A freedom of information (FOI) request has revealed and email in which HMRC’s CEO, Jim Harra, queries the legal basis of the controversial loan charge policy. The email acknowledges HMRC’s position that these arrangements do not work but “in recent months I have repeatedly tried to obtain legal analysis to understand the strength of our claim with very little success”
In other words, the email shows that senior HMRC personnel with legal advice were finding it difficult to reach the conclusion that disguised remuneration arrangements don’t work. It seems incredulous that the email was sent on 31 January 2019, almost two years after the loan charge was introduced in the Finance Bill 2017. This means that the policy was deliberately implemented without sufficient legal backing as to HMRC’s often stated view that “the rule was always clear”.
HMRC doggedly stick to their stated position, and indeed when questioned by Ruth Cadbury MP on Tuesday last week, Jesse Norman MP, the Financial Secretary to the Treasury, repeated the rhetoric everyone would have known that these arrangements did not work.

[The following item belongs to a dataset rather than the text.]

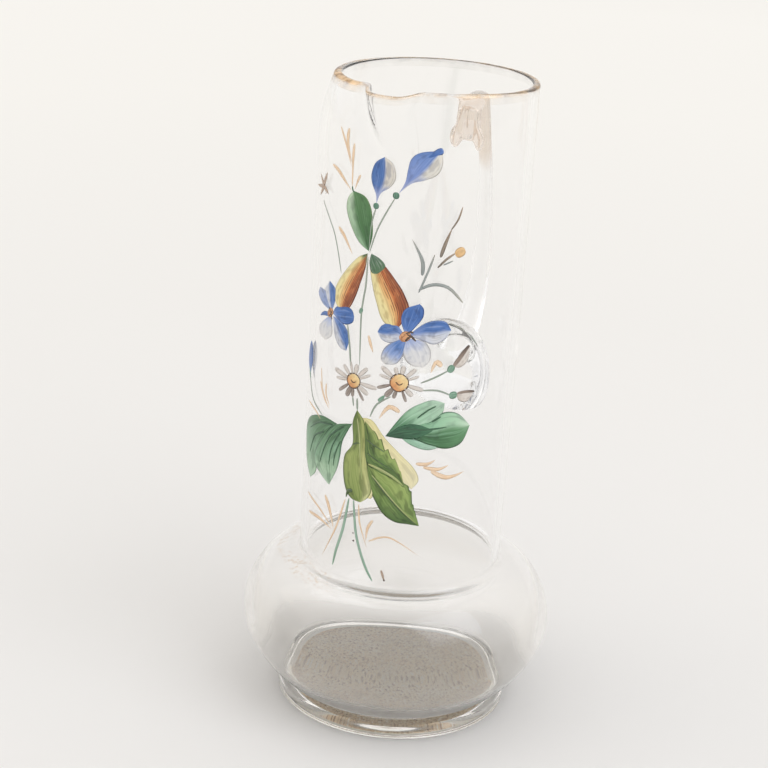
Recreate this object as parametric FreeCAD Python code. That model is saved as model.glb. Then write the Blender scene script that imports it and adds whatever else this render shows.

The more that comes to light in relation to the Loan Charge, the more fundamentally wrong and immoral the policy is. The simple fact is that HMRC failed to take the right action at the right time to ensure that they received the tax that they felt was due to them, so they invented a brand new policy to retrospectively receive the tax that they previously missed.
People are being unfairly and retrospectively taxed on the assumption that they should have known something was wrong, notwithstanding the fact that HMRC themselves are unclear on this very point. The fact that this policy has resulted in severe financial and mental distress, and very sadly some suicides, is unforgiveable. To have caused this without obtaining sufficient legal advice is abhorrent.